I set out to make a piece of theatre about the space between them and us. In order to do that, I stand in that inbetween, set-aside space of the theatre and tell you about Hannah and Roger Nicklin. One of us a policeman, the other a protestor. Both of us more than that. Me and my dad. I’m proud of us both. I’m scared of when we might let ourselves down.

In Sheffield, at the very end of the third week, we did a MAJOR rewrite. Except it wasn’t major. It felt major, until it lay there in front of us, and then suddenly that was it. The story. Muddled, woven, difficult and true. Exactly in the same way life is. Rachel from Third Angel saw the uncut show on the Wednesday of that week and had said ‘you need to decide whether this is political, or it’s personal, which is the thing that matters most’.

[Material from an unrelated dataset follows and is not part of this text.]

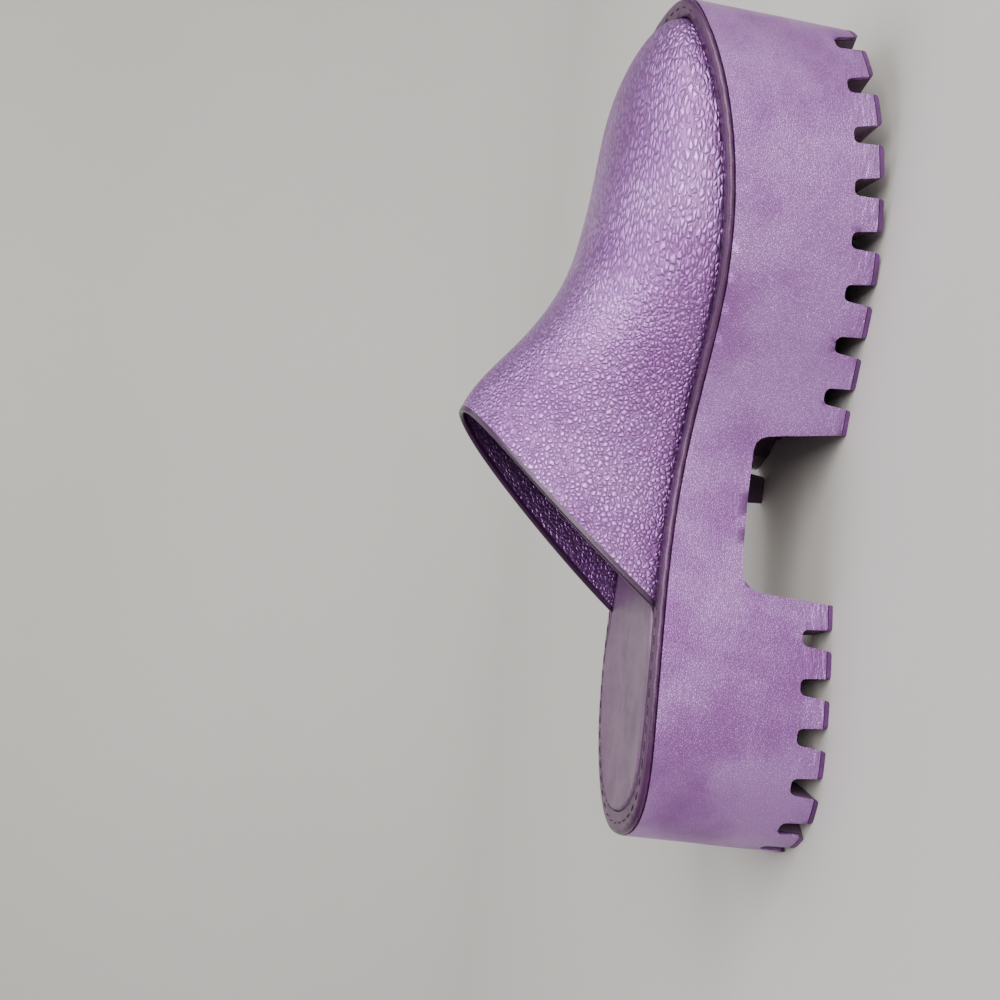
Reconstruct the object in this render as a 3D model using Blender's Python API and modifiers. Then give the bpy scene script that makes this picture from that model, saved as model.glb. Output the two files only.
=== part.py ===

It’s personal. It has to be. Through that it will – of course – be political, and the subject area, inevitably so. But the show Alex and I made; with the very great help of my dad, with the generous support of 4 theatres in the North and Middle of England; the show Alex and I made together is one only I can tell. It’s a true story. I can prove it, if you’ll consent to listen to me.

Also, I totally wrote an hour long show, learnt it all, and then remembered it in front of an audience.

I hope you’d be proud.

Here’s two things audience members said:

“Totally beautiful, affecting evening: A Conversation with my Father by the inestimable @hannahnicklin #Recommended in the strongest terms” – @discoverbrevity

“’A Conversation with my Father’ by @hannahnicklin – a terrific thing. The personal and political blend with charm and incisive thinking, win” @ADatMill

It’s going to be in Edinburgh from the 14th–24th of August. 8.05pm start. I’d love it if you could come. Venue announcement coming soon, and of course, I’ll definitely bring it to The Cookie in Leicester on the way up to preview, maybe somewhere in London and Leeds if I can too. Stay tuned.

In the meantime, forgive me for some thank yous: Thank you, Alex. Thank you Third Angel. Thank you to Arts Council England, ARC Stockton, and Theatre in the Mill. Thank you to Embrace Arts, Leicester, and to Sheffield Theatres. Thanks Lawrence for filming it, Lee for making some proper good (forthcoming) print work for it. And thanks, Daddy, for all that you are, and all you helped give me.

The end of week four. C’est tout.

 

*that was a weird show. You know what was weirder? Googling it just now and discovering the slashfic.